Quand donc vous serez tentée de quelque péché, considérez si vous avez donné volontairement sujet d'être tentée, et lors la tentation même vous met en état de péché, pour le hasard auquel vous êtes jetée; et cela s'entend si vous avez pu éviter commodément l'occasion, et que vous ayez prévu ou dû prévoir l'arrivée de la tentation. Mais si vous n'avez donné nul sujet à la tentation, elle ne peut aucunement vous être imputée à péché.
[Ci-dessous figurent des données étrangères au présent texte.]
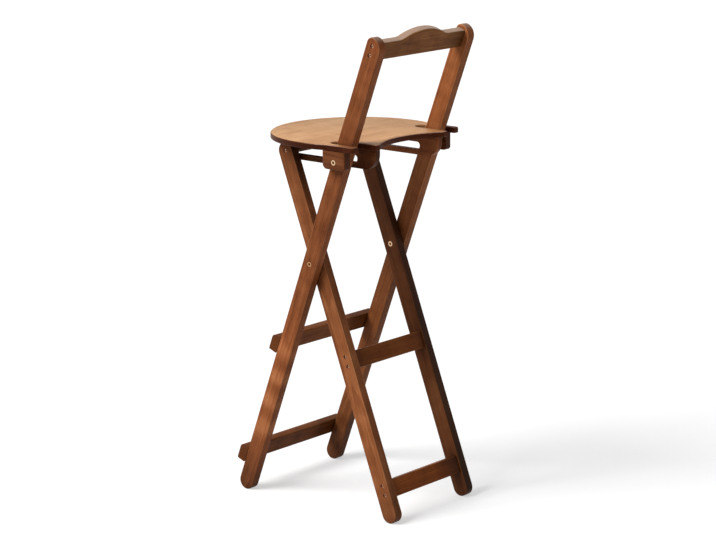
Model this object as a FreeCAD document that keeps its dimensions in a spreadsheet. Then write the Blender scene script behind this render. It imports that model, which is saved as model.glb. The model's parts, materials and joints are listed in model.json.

Quand la délectation qui suit la tentation a pu être évitée, et que néanmoins on ne l'a pas évitée, il y a toujours quelque sorte de péché, selon que l'on s'y est peu ou beaucoup arrêté, et selon la cause du plaisir que nous y avons pris. Une femme, laquelle n'ayant point donné sujet d'être muguettée, prend néanmoins plaisir à l'être, ne laisse pas d'être blamable, si le plaisir qu'elle y prend n'a point d'autre cause que la muguetterie. Par exemple, si le galant qui lui veut donner de l'amour jouait exquisement du luth, et qu'elle prît plaisir, non pas à la recherche qui est faite de son amour, mais à l'harmonie et douceur du son du luth, il n'y aurait point de péché, bien qu'elle ne devrait pas continuer longuement en ce plaisir, de peur de faire passer de celui-ci à la délectation de la recherche. De même, donc, si quelqu'un me propose quelque stratagème plein d'invention et d'artifice, pour me venger de mon ennemi, et que je ne prenne pas plaisir, ni ne donne aucun consentement à la vengeance qui m'est proposée, mais seulement à la subtilité de l'invention de l'artifice, sans doute je ne pèche point, bien qu'il ne soit pas expédient que je m'amuse beaucoup à ce plaisir, de peur que petit à petit il ne me porte à quelque délectation de la vengeance même.